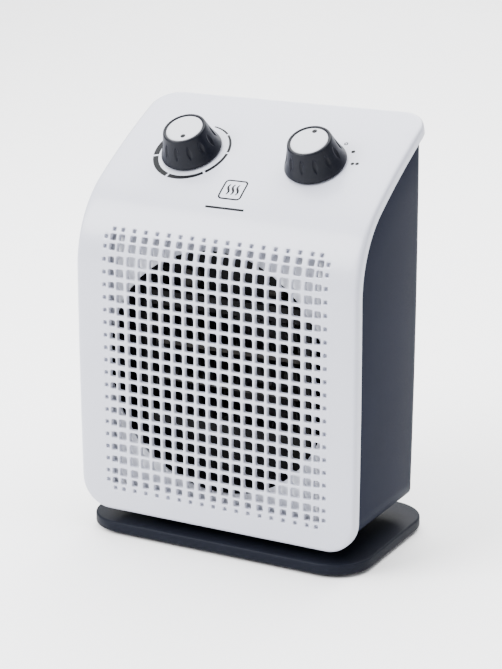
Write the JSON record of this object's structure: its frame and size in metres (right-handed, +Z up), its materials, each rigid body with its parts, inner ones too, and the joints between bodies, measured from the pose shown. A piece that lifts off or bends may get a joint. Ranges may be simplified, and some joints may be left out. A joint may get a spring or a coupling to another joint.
{
  "type": "ceramic fan heater",
  "caption": "Free-standing ceramic fan heater: white grille front that bends back into a sloping top with rotary knobs, dark rear housing, flat rounded base.",
  "frame": {"origin": "middle of the base's outline, on the surface the feet stand on", "axes": "+Z up, front faces -Y, +X to the right of someone who looks at the front"},
  "size_m": [0.192, 0.117, 0.2644],
  "materials": {
    "white_plastic": "satin",
    "dark_plastic": "fine matt grain",
    "black_plastic": "satin",
    "light_plastic": "satin",
    "frame_plastic": "matt",
    "grey_plastic": "matt",
    "rubber": "matt",
    "steel": "satin",
    "aluminium": "satin",
    "brass": "satin",
    "copper": "enamelled winding wire",
    "ceramic": "matt ceramic"
  },
  "bodies": {
    "heater": {"front_panel": "white_plastic", "rear_housing": "dark_plastic", "base_plate": "dark_plastic", "base_pedestal": "dark_plastic", "air_duct": "black_plastic", "air_shroud": "frame_plastic", "motor_mount": "frame_plastic", "element_frame": "frame_plastic", "thermostat_body": "grey_plastic", "selector_switch_body": "grey_plastic", "terminal_block": "grey_plastic", "element_baffle": "grey_plastic", "rubber_foot_1": "rubber", "rubber_foot_2": "rubber", "rubber_foot_3": "rubber", "rubber_foot_4": "rubber", "cord_gland": "rubber", "supply_lead": "rubber", "motor_lead": "rubber", "element_lead": "rubber", "housing_screw_1": "steel", "housing_screw_2": "steel", "housing_screw_3": "steel", "housing_screw_4": "steel", "base_screw_1": "steel", "base_screw_2": "steel", "motor_screw_1": "steel", "motor_screw_2": "steel", "bracket_screw_1": "steel", "bracket_screw_2": "steel", "control_bracket": "steel", "motor_laminations": "steel", "front_bearing_bridge": "steel", "rear_bearing_bridge": "steel", "thermostat_nut": "steel", "selector_nut": "steel", "aluminium_fins_1": "aluminium", "aluminium_fins_2": "aluminium", "aluminium_fins_3": "aluminium", "element_terminal_1": "brass", "element_terminal_2": "brass", "selector_terminals": "brass", "thermostat_bimetal": "brass", "motor_bush_1": "brass", "motor_bush_2": "brass", "motor_coil": "copper", "ceramic_bar_1": "ceramic", "ceramic_bar_2": "ceramic", "thermal_fuse": "ceramic", "thermal_cutout": "ceramic"},
    "thermostat_dial": {"thermostat_knob": "black_plastic", "thermostat_knob_cap": "light_plastic", "thermostat_spindle": "steel"},
    "selector_dial": {"selector_knob": "black_plastic", "selector_knob_cap": "light_plastic", "selector_spindle": "steel"},
    "fan_rotor": {"fan_impeller": "black_plastic", "motor_shaft": "steel", "motor_rotor": "steel", "fan_clip": "steel"}
  },
  "joints": [
    {"name": "thermostat_turn", "type": "hinge", "parent": "heater", "child": "thermostat_dial", "pos_m": [-0.0424, -0.00481, 0.23846], "axis": [0, -0.5126, 0.8586], "range_deg": [-145, 150]},
    {"name": "selector_turn", "type": "hinge", "parent": "heater", "child": "selector_dial", "pos_m": [0.0424, -0.00481, 0.23846], "axis": [0, -0.5126, 0.8586], "range_deg": [-82, 0]},
    {"name": "fan_spin", "type": "hinge", "parent": "heater", "child": "fan_rotor", "pos_m": [0, 0, 0.114], "axis": [0, -1, 0], "continuous": true}
  ]
}
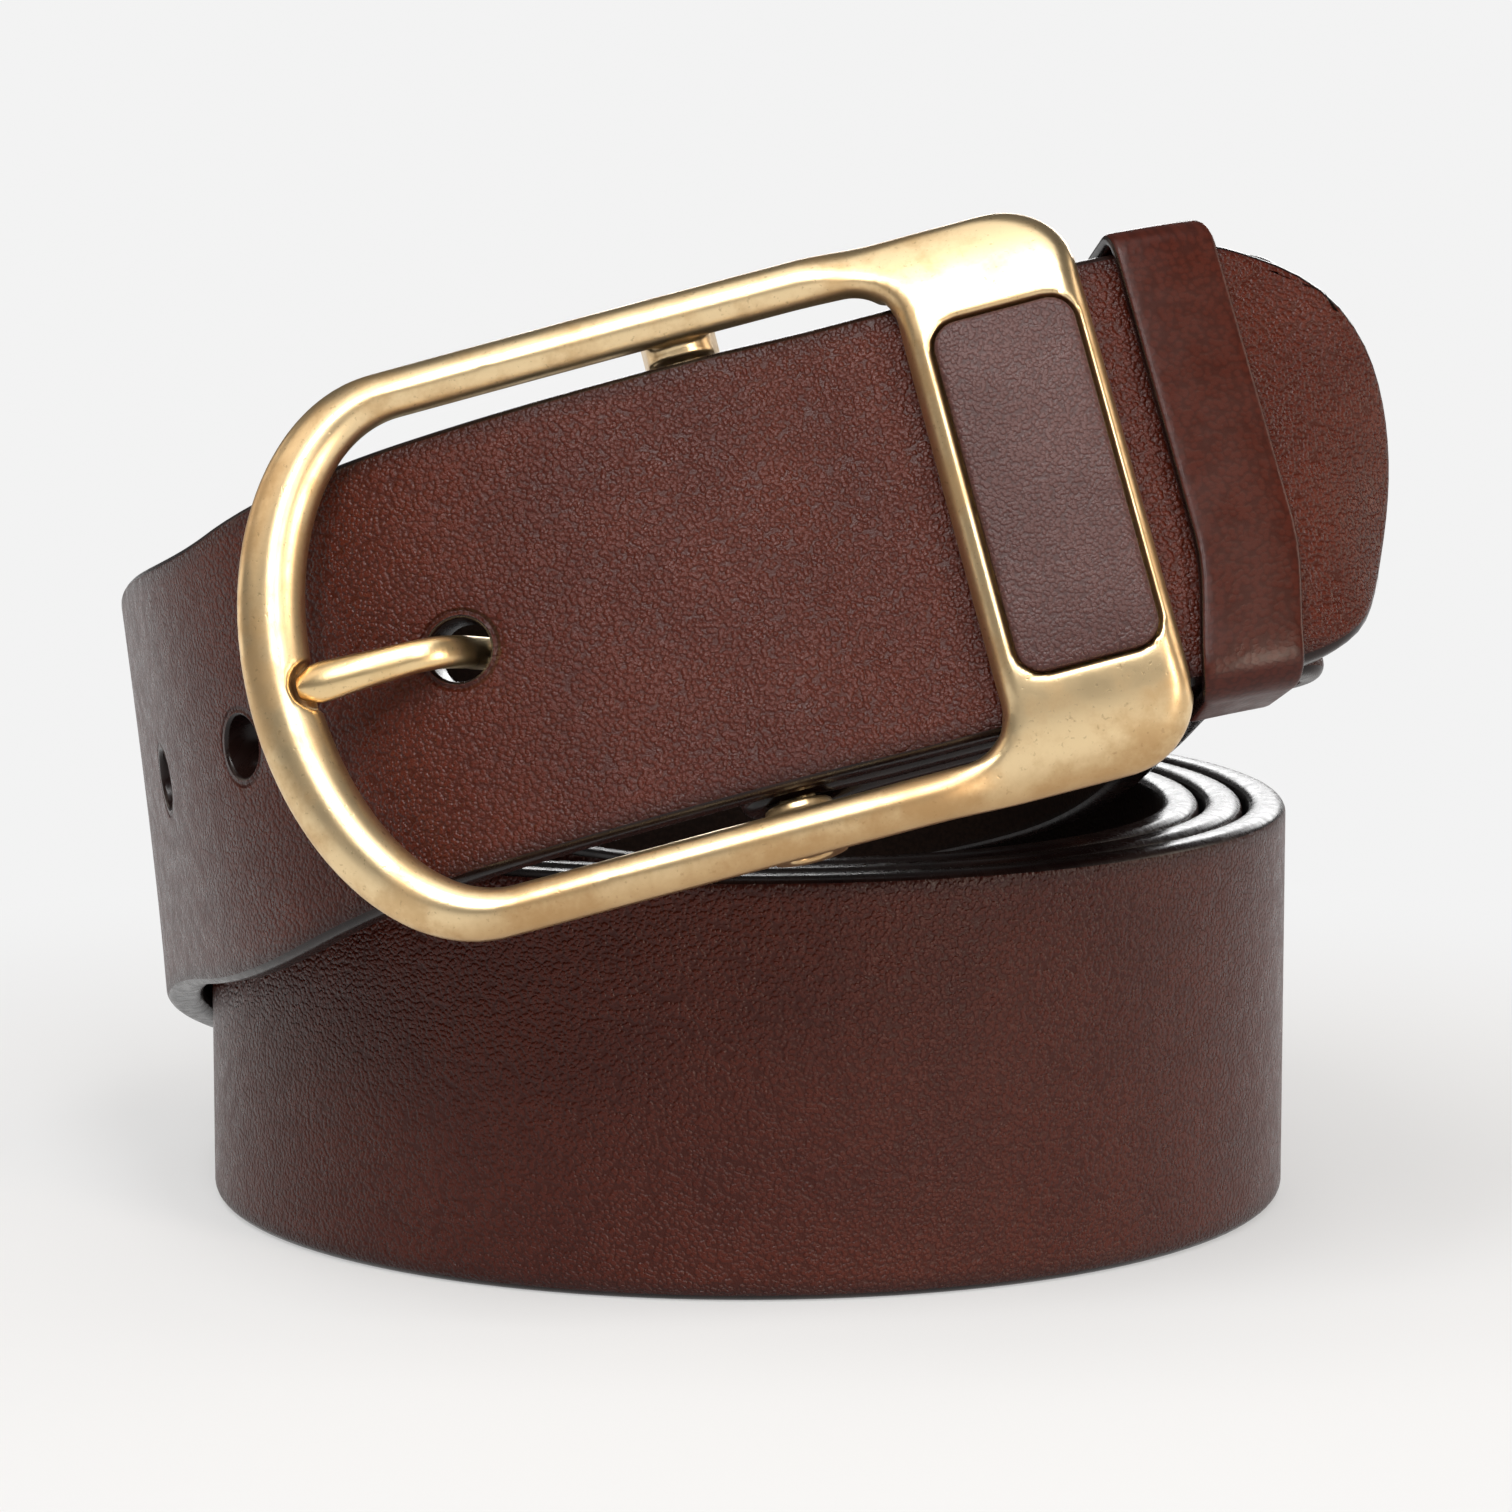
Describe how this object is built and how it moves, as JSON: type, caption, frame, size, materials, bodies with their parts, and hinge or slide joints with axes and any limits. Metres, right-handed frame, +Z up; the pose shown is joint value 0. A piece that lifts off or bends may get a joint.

== GIVEN INSTRUCTION ==
Output the complete data exactly as written.

== RESULT ==
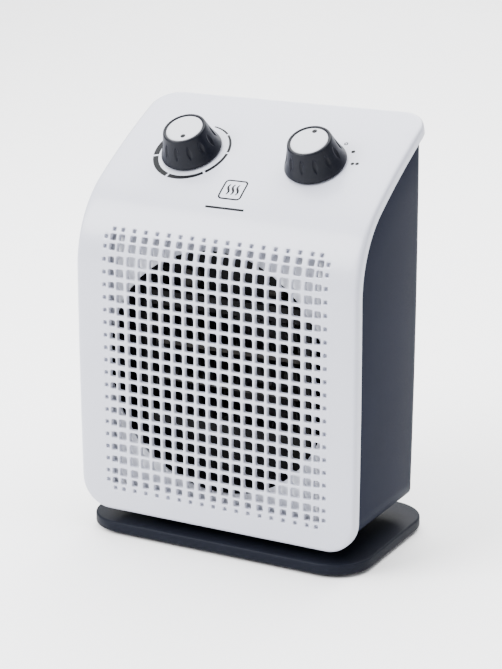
Write the JSON record of this object's structure: its frame and size in metres (right-handed, +Z up), its materials, each rigid body with its parts, inner ones too, and the joints between bodies, measured from the pose shown. A piece that lifts off or bends may get a joint. Ranges may be simplified, and some joints may be left out. A joint may get a spring or a coupling to another joint.
{
  "type": "ceramic fan heater",
  "caption": "Free-standing ceramic fan heater: white grille front that bends back into a sloping top with rotary knobs, dark rear housing, flat rounded base.",
  "frame": {"origin": "middle of the base's outline, on the surface the feet stand on", "axes": "+Z up, front faces -Y, +X to the right of someone who looks at the front"},
  "size_m": [0.192, 0.117, 0.2644],
  "materials": {
    "white_plastic": "satin",
    "dark_plastic": "fine matt grain",
    "black_plastic": "satin",
    "light_plastic": "satin",
    "frame_plastic": "matt",
    "grey_plastic": "matt",
    "rubber": "matt",
    "steel": "satin",
    "aluminium": "satin",
    "brass": "satin",
    "copper": "enamelled winding wire",
    "ceramic": "matt ceramic"
  },
  "bodies": {
    "heater": {"front_panel": "white_plastic", "rear_housing": "dark_plastic", "base_plate": "dark_plastic", "base_pedestal": "dark_plastic", "air_duct": "black_plastic", "air_shroud": "frame_plastic", "motor_mount": "frame_plastic", "element_frame": "frame_plastic", "thermostat_body": "grey_plastic", "selector_switch_body": "grey_plastic", "terminal_block": "grey_plastic", "element_baffle": "grey_plastic", "rubber_foot_1": "rubber", "rubber_foot_2": "rubber", "rubber_foot_3": "rubber", "rubber_foot_4": "rubber", "cord_gland": "rubber", "supply_lead": "rubber", "motor_lead": "rubber", "element_lead": "rubber", "housing_screw_1": "steel", "housing_screw_2": "steel", "housing_screw_3": "steel", "housing_screw_4": "steel", "base_screw_1": "steel", "base_screw_2": "steel", "motor_screw_1": "steel", "motor_screw_2": "steel", "bracket_screw_1": "steel", "bracket_screw_2": "steel", "control_bracket": "steel", "motor_laminations": "steel", "front_bearing_bridge": "steel", "rear_bearing_bridge": "steel", "thermostat_nut": "steel", "selector_nut": "steel", "aluminium_fins_1": "aluminium", "aluminium_fins_2": "aluminium", "aluminium_fins_3": "aluminium", "element_terminal_1": "brass", "element_terminal_2": "brass", "selector_terminals": "brass", "thermostat_bimetal": "brass", "motor_bush_1": "brass", "motor_bush_2": "brass", "motor_coil": "copper", "ceramic_bar_1": "ceramic", "ceramic_bar_2": "ceramic", "thermal_fuse": "ceramic", "thermal_cutout": "ceramic"},
    "thermostat_dial": {"thermostat_knob": "black_plastic", "thermostat_knob_cap": "light_plastic", "thermostat_spindle": "steel"},
    "selector_dial": {"selector_knob": "black_plastic", "selector_knob_cap": "light_plastic", "selector_spindle": "steel"},
    "fan_rotor": {"fan_impeller": "black_plastic", "motor_shaft": "steel", "motor_rotor": "steel", "fan_clip": "steel"}
  },
  "joints": [
    {"name": "thermostat_turn", "type": "hinge", "parent": "heater", "child": "thermostat_dial", "pos_m": [-0.0424, -0.00481, 0.23846], "axis": [0, -0.5126, 0.8586], "range_deg": [-145, 150]},
    {"name": "selector_turn", "type": "hinge", "parent": "heater", "child": "selector_dial", "pos_m": [0.0424, -0.00481, 0.23846], "axis": [0, -0.5126, 0.8586], "range_deg": [-82, 0]},
    {"name": "fan_spin", "type": "hinge", "parent": "heater", "child": "fan_rotor", "pos_m": [0, 0, 0.114], "axis": [0, -1, 0], "continuous": true}
  ]
}
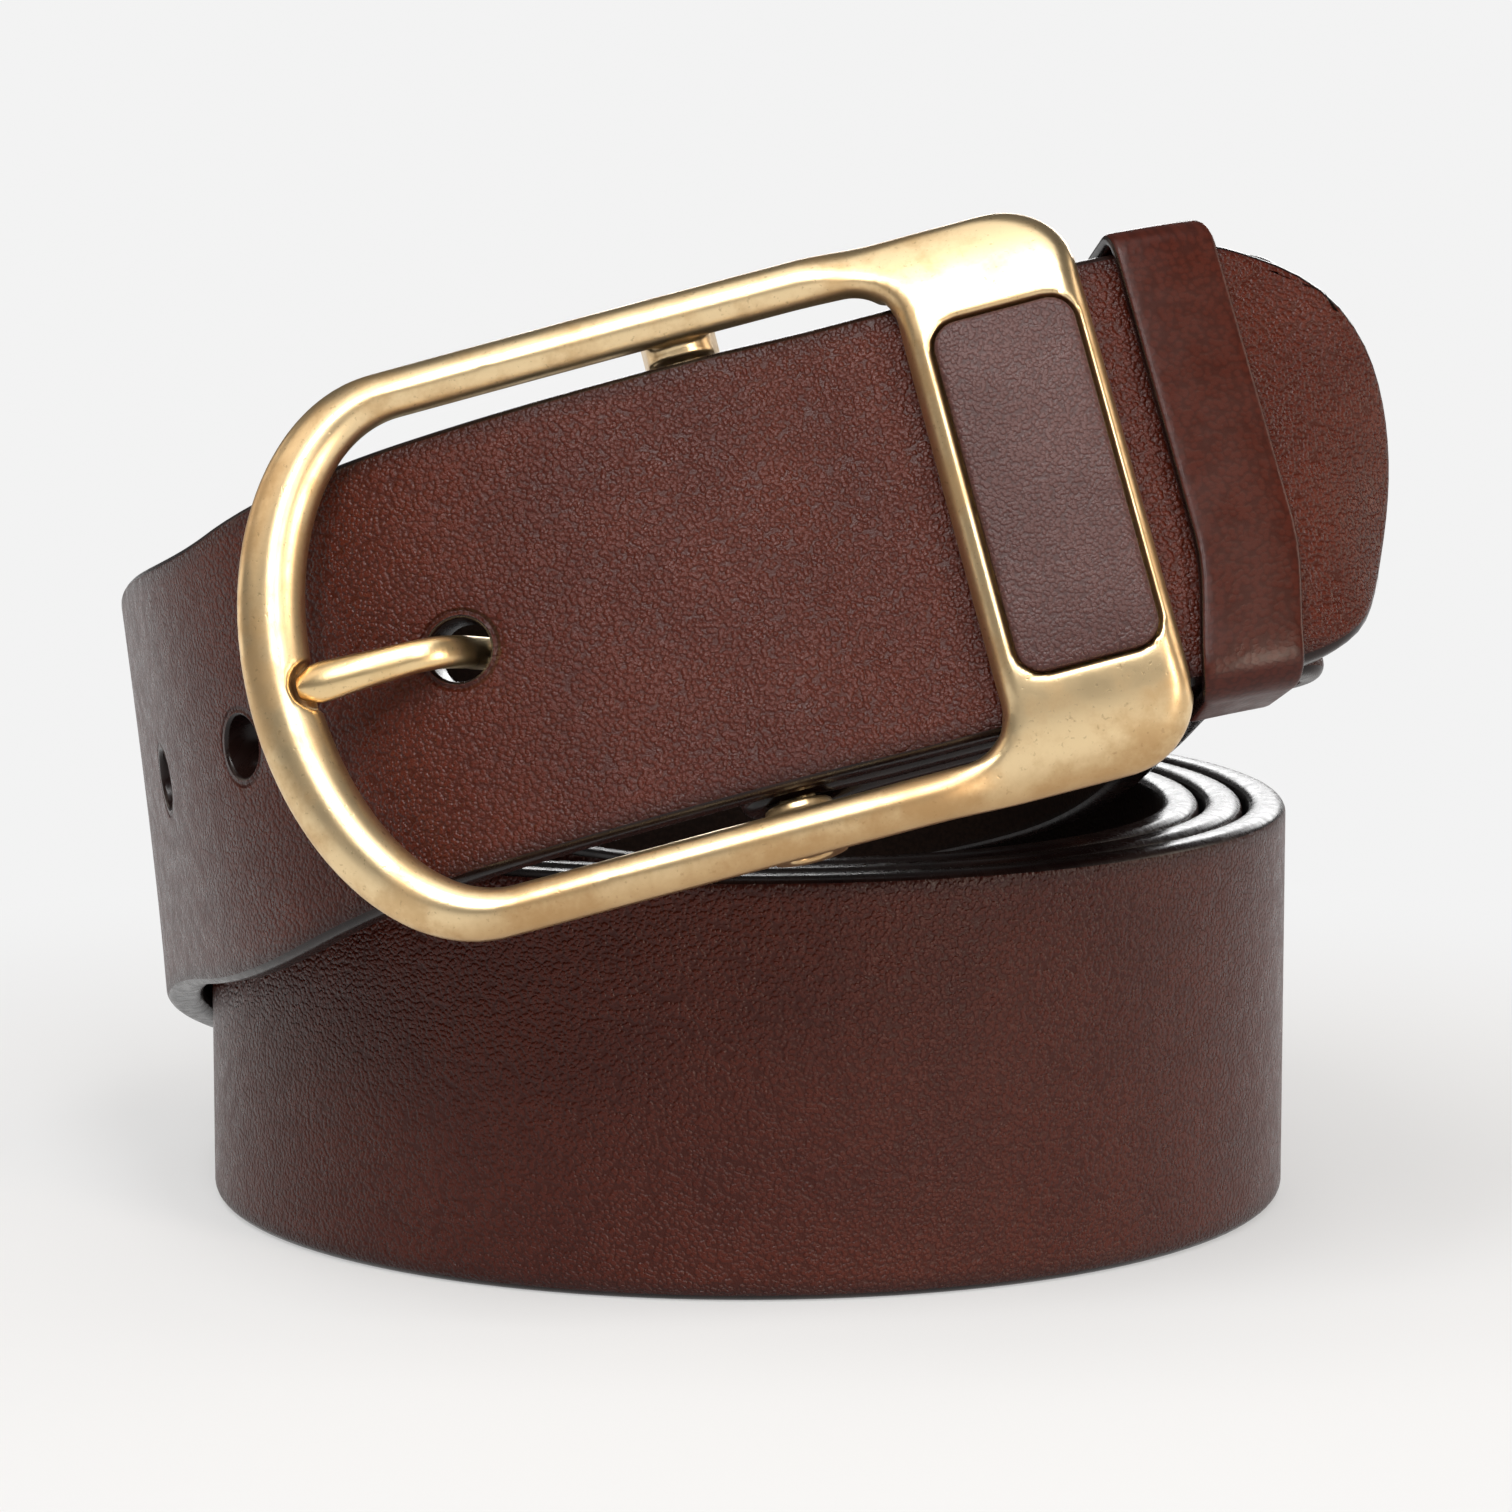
Describe how this object is built and how it moves, as JSON: type, caption, frame, size, materials, bodies with their parts, and hinge or slide joints with axes and any limits. Metres, right-handed frame, +Z up; the pose shown is joint value 0. A piece that lifts off or bends may get a joint.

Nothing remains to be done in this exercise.